● Working data:
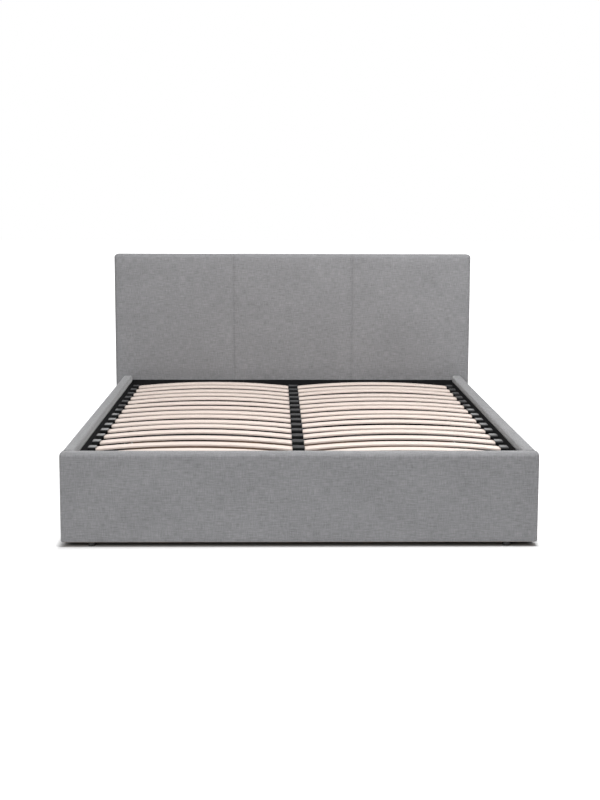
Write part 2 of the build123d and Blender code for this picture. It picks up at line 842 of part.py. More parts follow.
keep("headboard_posts", *[drill_end(post, 0) for post in headboard_posts()])
keep("headboard_rails", *headboard_rails())
keep("headboard_board", drill_end(headboard_board(), 0))
keep("headboard_foam", drill_end(foam_shape(), 0))
keep("headboard_cover", drill_end(headboard_cover(), 0))
keep("headboard_dust_cloth", headboard_dust_cloth())
keep("headboard_lining", drill_end(headboard_lining(), 0))
keep_pair("rail_board", drill_rail(rail_board()))
keep_pair("rail_cover", rail_cover())
keep_pair("rail_lining", drill_rail(rail_lining()))
keep("foot_panel_board", drill_end(foot_panel_board(), 1))
keep("foot_panel_cover", foot_panel_cover())
keep("foot_panel_lining", drill_end(foot_panel_lining(), 1))

keep_pair("floor_ledge", floor_ledge())
floor_head, floor_foot = floor_panels()
keep("floor_panel_head", floor_head)
keep("floor_panel_foot", floor_foot)
keep("centre_beam", centre_beam())
keep("glides", *glides())

keep("corner_brackets", *both_sides([drilled_corner_bracket(end) for end in (0, 1)]))
keep("corner_bolts", *both_sides(corner_bolts()))
keep("rest_blocks", *both_sides([rest_block()]))

keep_pair("base_plate", base_plate())
keep("base_plate_screws", *both_sides(base_plate_screws()))
keep("base_pivot_pins", *both_sides(base_pivot_pins()))
keep("base_strut_studs", *both_sides([base_strut_stud()]))
keep_pair("front_arm", front_arm())
keep_pair("rear_arm", rear_arm())
keep_pair("strut_rod", strut_rod())
keep_pair("strut_rod_eye", strut_rod_eye())
keep_pair("strut_cylinder", strut_cylinder())
keep_pair("strut_cylinder_eye", strut_cylinder_eye())

keep_pair("lift_bracket", lift_bracket())
keep("lift_bracket_bolts", *both_sides(lift_bracket_bolts()))
keep("platform_pivot_pins", *both_sides(platform_pivot_pins()))
keep("platform_strut_studs", *both_sides([platform_strut_stud()]))
keep_pair("side_bar", side_bar())
keep("bar_end_caps", *both_sides(bar_end_caps()))
keep("head_bar", end_bar(head_bar_y))
keep("foot_bar", end_bar(foot_bar_y))
keep("centre_bar", centre_bar())
keep("cross_bars", *cross_bars())

slats_right = slats()
keep("slats_right", *slats_right)
keep("slats_left", *[other_side(slat) for slat in slats_right])
holders_right = side_holders()
keep("slat_holders_right", *holders_right)
keep("slat_holders_left", *[other_side(holder) for holder in holders_right])
keep("slat_holders_centre", *centre_holders())
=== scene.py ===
import json
import math

import bpy
from mathutils import Matrix, Vector, noise

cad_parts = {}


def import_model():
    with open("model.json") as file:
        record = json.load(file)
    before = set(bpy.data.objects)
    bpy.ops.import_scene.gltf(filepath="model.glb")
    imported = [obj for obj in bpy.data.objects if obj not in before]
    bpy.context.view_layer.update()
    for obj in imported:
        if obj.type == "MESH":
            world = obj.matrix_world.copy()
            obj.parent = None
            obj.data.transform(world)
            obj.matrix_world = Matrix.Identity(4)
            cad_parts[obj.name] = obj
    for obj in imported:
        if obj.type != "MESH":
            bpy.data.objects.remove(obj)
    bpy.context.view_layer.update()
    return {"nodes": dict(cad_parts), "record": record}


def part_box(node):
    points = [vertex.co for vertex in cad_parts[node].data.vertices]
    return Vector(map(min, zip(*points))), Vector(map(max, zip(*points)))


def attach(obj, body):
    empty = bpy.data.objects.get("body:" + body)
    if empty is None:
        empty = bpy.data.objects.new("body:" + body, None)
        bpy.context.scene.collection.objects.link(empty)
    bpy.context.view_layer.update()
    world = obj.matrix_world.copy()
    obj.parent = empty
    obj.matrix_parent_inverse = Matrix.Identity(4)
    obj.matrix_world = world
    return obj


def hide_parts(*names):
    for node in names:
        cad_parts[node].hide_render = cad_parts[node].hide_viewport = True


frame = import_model()

# Sizes in metres, read from the frame where a node gives them
MM = 0.001
headboard_low, headboard_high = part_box("headboard_cover")
foot_low, foot_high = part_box("foot_panel_cover")
rail_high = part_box("rail_cover_right")[1]
lining_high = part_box("rail_lining_right")[1]
headboard_lining_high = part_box("headboard_lining")[1]
dust_low, dust_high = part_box("headboard_dust_cloth")

headboard_front_radius = 15 * MM
headboard_back_radius = 5 * MM
foot_crown_radius = 16 * MM
panel_edge_radius = 9 * MM
rail_end_radius = 1.5 * MM
hem_radius = 5 * MM
hem_drop = 0.5 * MM
hem_lap = 11 * MM
panel_count = 3
seam_depth = 3.2 * MM
seam_reach = 7.5 * MM
# Painted shade along the headboard's seams: how much the cloth's colour darkens, and how far out it reaches
seam_shade = 0.028
seam_shade_reach = 13 * MM
swell_depth = 3.0 * MM
swell_reach = 60 * MM
rim_reach = 45 * MM
fabric_thickness = 1.0 * MM
foot_swell = 1.0 * MM

# Slow waves of each cover: repeats per metre, depth, and the place in the noise where they start
headboard_waves = (3.1, 1.4 * MM, 3.0)
foot_waves = (3.4, 1.0 * MM, 11.0)
rail_waves = (4.0, 0.8 * MM, 31.0)

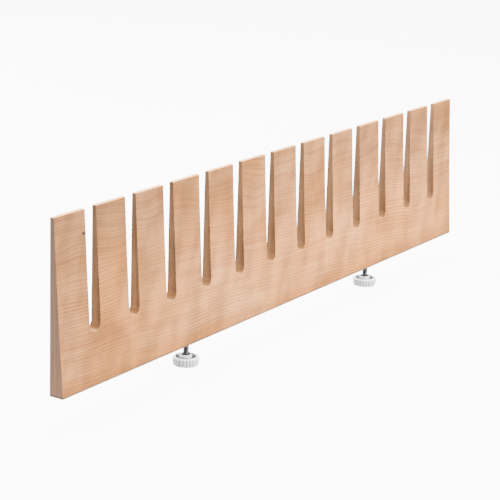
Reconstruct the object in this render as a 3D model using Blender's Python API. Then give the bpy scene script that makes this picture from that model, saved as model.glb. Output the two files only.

● Task to complete:
Return the lines from the line with "slats_right = slats()" through the line with "before = set(bpy.data.objects)", inclusive, exactly as they stand, and nothing else.

● Solution below:
slats_right = slats()
keep("slats_right", *slats_right)
keep("slats_left", *[other_side(slat) for slat in slats_right])
holders_right = side_holders()
keep("slat_holders_right", *holders_right)
keep("slat_holders_left", *[other_side(holder) for holder in holders_right])
keep("slat_holders_centre", *centre_holders())
=== scene.py ===
import json
import math

import bpy
from mathutils import Matrix, Vector, noise

cad_parts = {}


def import_model():
    with open("model.json") as file:
        record = json.load(file)
    before = set(bpy.data.objects)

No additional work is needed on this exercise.